Promenades

Publié le 17.05.2014

Cher journal,

Ce pays a très mauvaise réputation en France, mais il faut reconnaître que ses habitants nous le rendent bien. Pour ma part, je dois reconnaître y avoir toujours été curieusement attaché ; non pour les délices qu’il offre uniquement à l’émigré, et qui y entretiennent du reste une farouche xénophobie, mais parce que mes souvenirs y reviennent souvent, particulièrement pour les promenades d’après-midi que nous y faisions en vacances, que je détestais alors passionnément et que, bien sûr, je regrette aujourd’hui avec autant de feu. Au cours d’une de ces randonnées je respirais pour la première fois une plante dont j’ignore le nom, qui émet un parfum proche du lait caillé, et qui a sur moi un pouvoir hypnotique. J’en trouve l’odeur repoussante, mais je suis incapable de m’en éloigner.

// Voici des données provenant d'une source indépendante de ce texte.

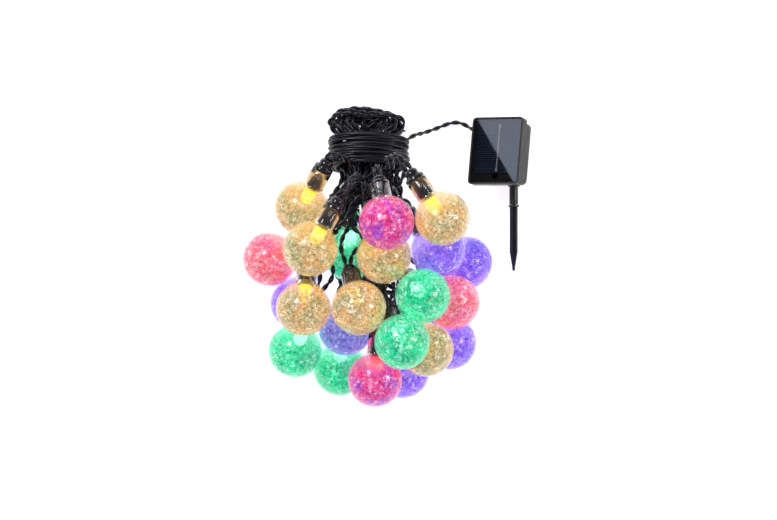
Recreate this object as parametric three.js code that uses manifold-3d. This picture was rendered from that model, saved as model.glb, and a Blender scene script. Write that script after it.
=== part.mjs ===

C’est aussi dans ce pays que j’ai connu les repas les plus étranges, non pour des raisons gastronomiques, mais parce que nous étions les hôtes de convives tonitruants. Dans les deux cas, deux vieux hommes dont la tête rubiconde épousait curieusement de beaux cheveux tout blancs, le ventre arrondi, menant la conversation comme d’autres chassent à courre. Le premier avait la manie de ponctuer tout début de description par la formule « etceteri, etcetera », tic qui provoquait en nous une furieuse envie de rire et qu’il nous fallait réprimer à tout prix pour ne pas risquer de le vexer.

Juste derrière leur parlement, un petit promontoire est peuplé de jeux d’échecs. Sur les flancs de l’espèce d’éminence, qui mérite si peu ce nom, où est posé le bâtiment, à quelques mètres à peine du lieu où les lois sont passées, on trouve des potagers. De l’autre côté, une petite place où en face même du bâtiment, se tenait jusqu’à peu, peut-être encore aujourd’hui, une boutique Harley-Davidson. Rien n’est plus loin de notre palais Bourbon, qui n’a de comparable que le fait de dominer un cours d’eau, mais qu’est-ce que la grisaille métallique de la Seine, face au vert shamrock de l’affluent qui traverse cette étrange ville, capitale privée de ce titre ?

En me promenant de ce côté, avec Rt. Hon., nous avions dû traverser une manifestation d’agriculteurs. L’un d’entre eux nous expliqua longuement les raisons de son mécontentement. Je l’écoutais impatiemment, découvrant que tous les cultivateurs d’Europe appartiennent au fond à une même nation de râleurs au demeurant parfois sympathiques. Il nous fit goûter son vin blanc. Je le trouvais assez infect, mais l’assurais bien sûr du contraire. Nous pûmes garder les verres en souvenir. Ils étaient ornés d’un de ces blasons qu’un amour national pour l’héraldique semble vouloir placer partout. Malheureusement, quelques mois seulement après, comme tous verres à vins qui passent entre les mains de notre couple de maladroits, nous les avons cassés (et si ma mémoire n’a pas trop bien arrangé les choses, je crois, de façon on ne peut plus paritaire).